Evan Rogister dirigió con una energía impulsada con furibundos marcados y la Orchestra of the Age of Enlightement lo siguió siempre apresuradamente y sin las variaciones de tempo, dinámicas o detalles orquestales necesarios para lograr una expresividad redonda en materia cromática. Nada pues de sutilezas, sino más bien una sensación de que todos, orquesta y cantantes marchaban apuradamente hacia el final sin detenerse en detalles como la reticencia inicial de Zerlina en "La ci darem la mano", la clara definición de sentimientos contradictorios en el cuarteto "Non ti fidar o misera" o la conmovedora serenidad del comentario orquestal que cierra "Vedrai carino".

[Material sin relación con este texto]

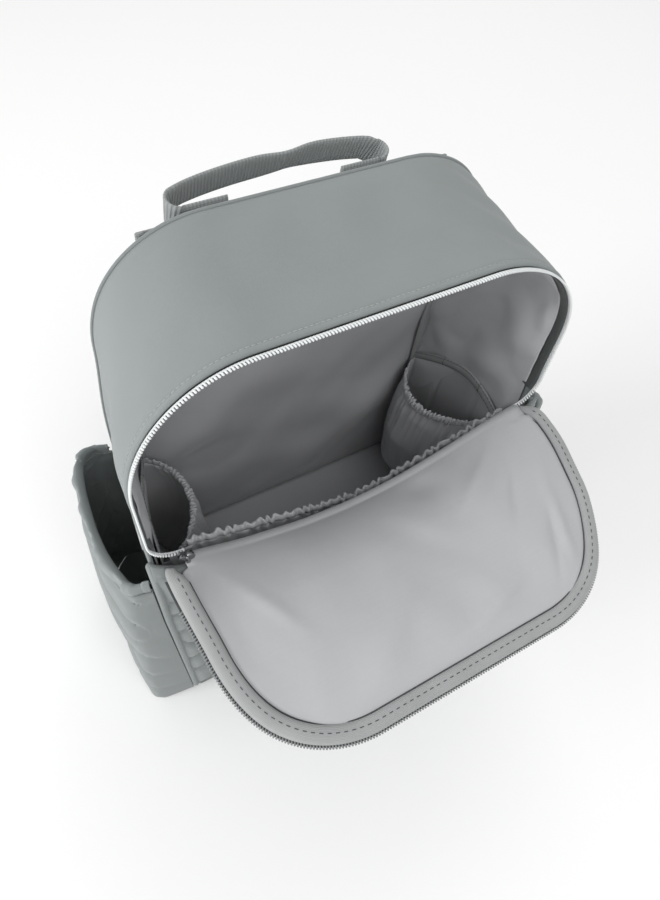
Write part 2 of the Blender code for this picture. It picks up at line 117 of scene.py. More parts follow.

Por supuesto que la concepción mozartiana de Busch y Ebert está fuera de moda. Y por supuesto que ya desde la edición Bärenreiter quedó claro que era lícito introducir adornos vocales. Por suerte aquí hubo pocos, dado el apurón del director de orquesta por cocinar la partitura lo antes posible, Pero aún así Ottavio escupió en medio de "Il mio tesoro" un agudo destemplado, como si estuviera cantando "Di quella pira".
En materia musical este fue un Don Giovanni a destacar por lo menos en un sentido, esto es, como ejemplo de los extremos a que es posible llegar cuando se insiste en ignorar un estilo musical coherente a lo largo de toda la obra.
Y por supuesto que todo es factible escénicamente, pero en materia de herejías no queda sino comparar el genio del Don Giovanni de Calixto Bieito con este exhibicionismo sin comicidad, drama o capacidad para perfilar siquiera un personaje con un mínimo de percepción psicológica. Y eso del Don Giovanni en un hotel ya lo hemos visto, en el festival de Salzburgo, en 2014, con regie de Sven-Eric Bechtolf.
En suma: una versión recomendable para quienes, como Don Giovanni, se burlen de cualquier tradición o estilo en cualquier lado, incluido el mismo Glyndebourne. La diferencia es que este burlador de Sevilla sabía lo que quería conseguir. Y lo lograba.